We are silenced when people give to “autism charities” on our behalf, as though we are victims in need of rescue.
We are silenced every time we are ignored, in situations large and small.
We are silenced when people do not have enough empathy to invite us into a conversation.
We are silenced every time we are told we are “too sensitive” in the face of bullying, harassment, and social ostracism.
We are silenced every time that non-autistic people treat us as though we’re broken.
We are silenced by every act of disrespect, dismissal, and ignorance we encounter.

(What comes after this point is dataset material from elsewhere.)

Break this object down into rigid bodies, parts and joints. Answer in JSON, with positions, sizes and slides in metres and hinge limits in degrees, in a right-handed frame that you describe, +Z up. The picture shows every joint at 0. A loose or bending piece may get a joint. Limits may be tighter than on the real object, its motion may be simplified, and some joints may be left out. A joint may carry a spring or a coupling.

But we do not have to remain silent. Corina Becker at No Stereotypes Here has a counterproposal: Make November 1st Autistics Speaking Day. She writes:
[O]n November 1st, Autistic people should speak up and be heard … [I]n the absence of NT voices, Autistics should reclaim the Autism community by communicating in our own ways on our life experiences … I would like the day to acknowledge our difficulties, yes, but also share our strengths, our passions, our interests, our “obsessions” … And so, for the intent of raising Autism awareness and battling negative stereotypes about Autism, I call that November 1st be Autistics Speaking Day.
Her proposal mirrors my initial response to hearing about the Communication Shutdown. Flood the social networking sites with our voices. Provide lots and lots of links to blogs by autistic people. If you’re like me, and don’t use Facebook or Twitter, ask that someone you know publish a link to your best blog pieces.
Raise up your voices. Let us be heard.
And for all of you who want to raise “autism awareness,” I have a simple solution: Listen to us.
Rachel Cohen-Rottenberg blogs at Journeys with Autism. Speak Up on November 1st! appears here
under the terms of this Creative Commons License.
Rachel Cohen-Rottenberg’s recently published memoir is The Uncharted Path: My Journey with Late-Diagnosed Autism.
Rachel Cohen-Rottenberg on 10/29/10 in featured, Language | 2 Comments | Read More
Comments (2)
I am neither going to “speak up” or not speak up to dignify this obscure campaign to be silent is to give it a prominence and a dignity it does not deserve, those who have replied to it with an antithesis have played into the hands of the ignorant. Oh well, what can I “say”
I speak up every day of the year 24/7 because my web site and my blog are out there. I don’t have to mess about with special days I am there and so ought you (that is to say the readers of this blog) to be, all the time.
Autism is not just for Christmas it is for life.
Me, I’d be perfectly happy to see the status quo maintained tomorrow — Christmas every day, if I follow your point.
I do think Rachel made use of the occasion to say some things which need saying, regardless, which is mainly why her post is here.
While I do have one more than the usual posts planned for tomorrow, this is because I’ve been holding Lili Marlene’s for November 1st since before I even caught wind of this other nonsense. How ironic that the AEIOU Foundation for Children with Autism chose El Día de los Muertos (The Day of the Dead) for their exercise in silence.